The enormous wall of the Théâtre Antique dominates Orange’s medieval centre. Said to be the world’s best-preserved Roman theatre, it’s the only one with its stage wall still standing. Later a fort, slum and prison before its reconstruction in the nineteenth century, the Théâtre now hosts musical performances in summer and is also open as an archeological site. Spreading a colossal 36m high by 103m wide, its outer face resembles a monstrous prison wall, despite the ground-level archways leading into the backstage areas. The enormous stage, originally sheltered by a mighty awning, could accommodate throngs of performers, while the acoustics allowed a full audience to hear every word.

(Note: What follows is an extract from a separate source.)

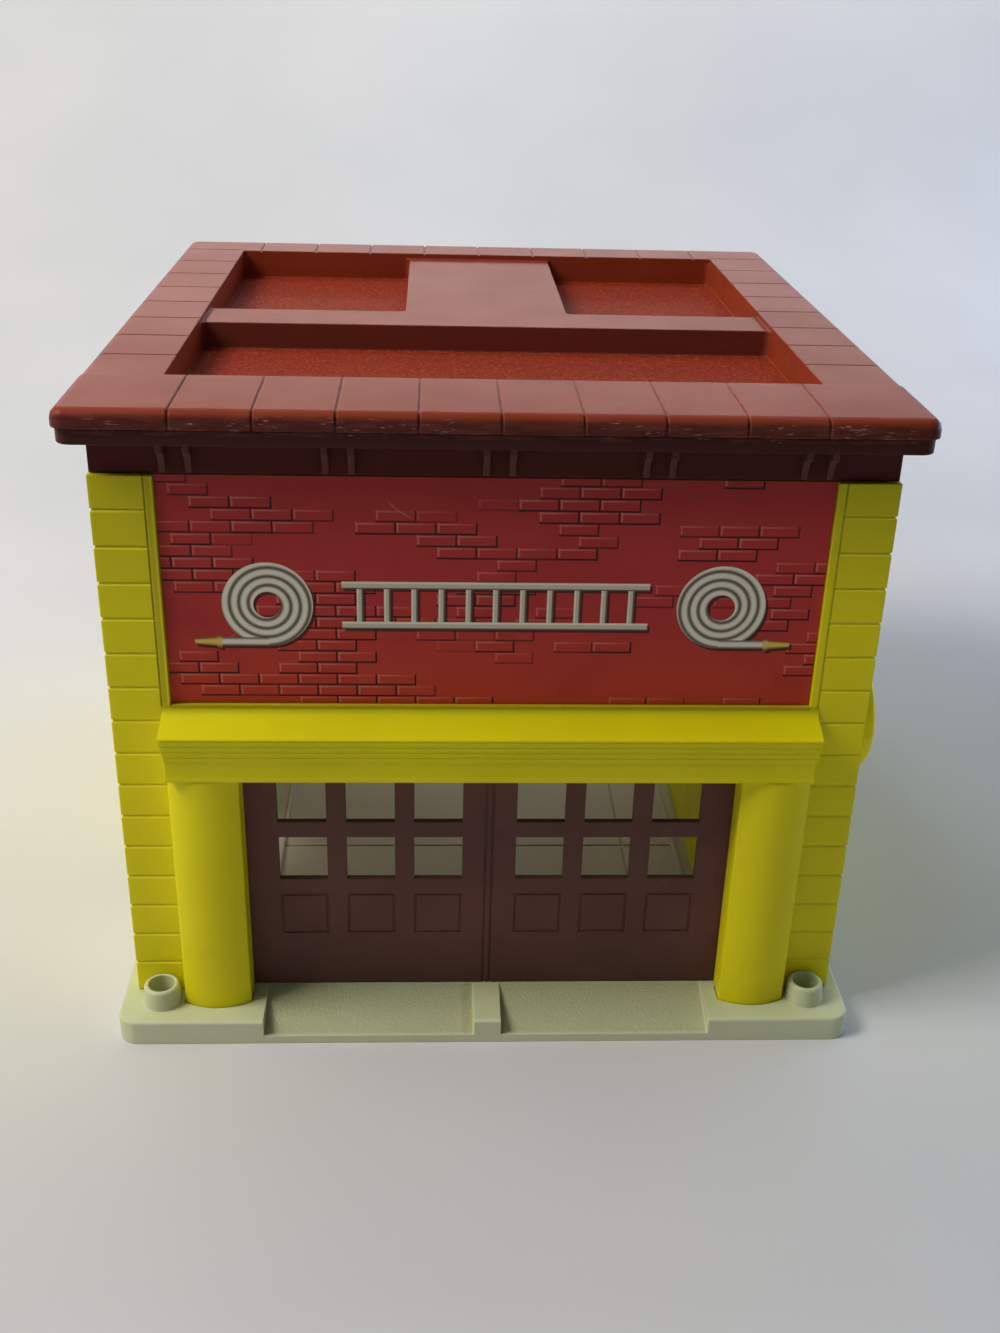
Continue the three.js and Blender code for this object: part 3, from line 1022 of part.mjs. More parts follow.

Though missing most of its original decoration, the inner side of the wall above the stage is extremely impressive. Below columned niches, now empty of their statues, a larger-than-life statue of Augustus, raising his arm in imperious fashion, looks down centre stage. Seating was allocated strictly by rank; an inscription “EQ Gradus III” (third row for knights) remains visible near the orchestra pit.

The Roman theatre is the one must-see attraction. Otherwise, with its medieval street plan, fountained squares, ancient porticoes and courtyards, and Thursday-morning market, Orange is attractive to stroll around, and makes a quiet base for exploring the region.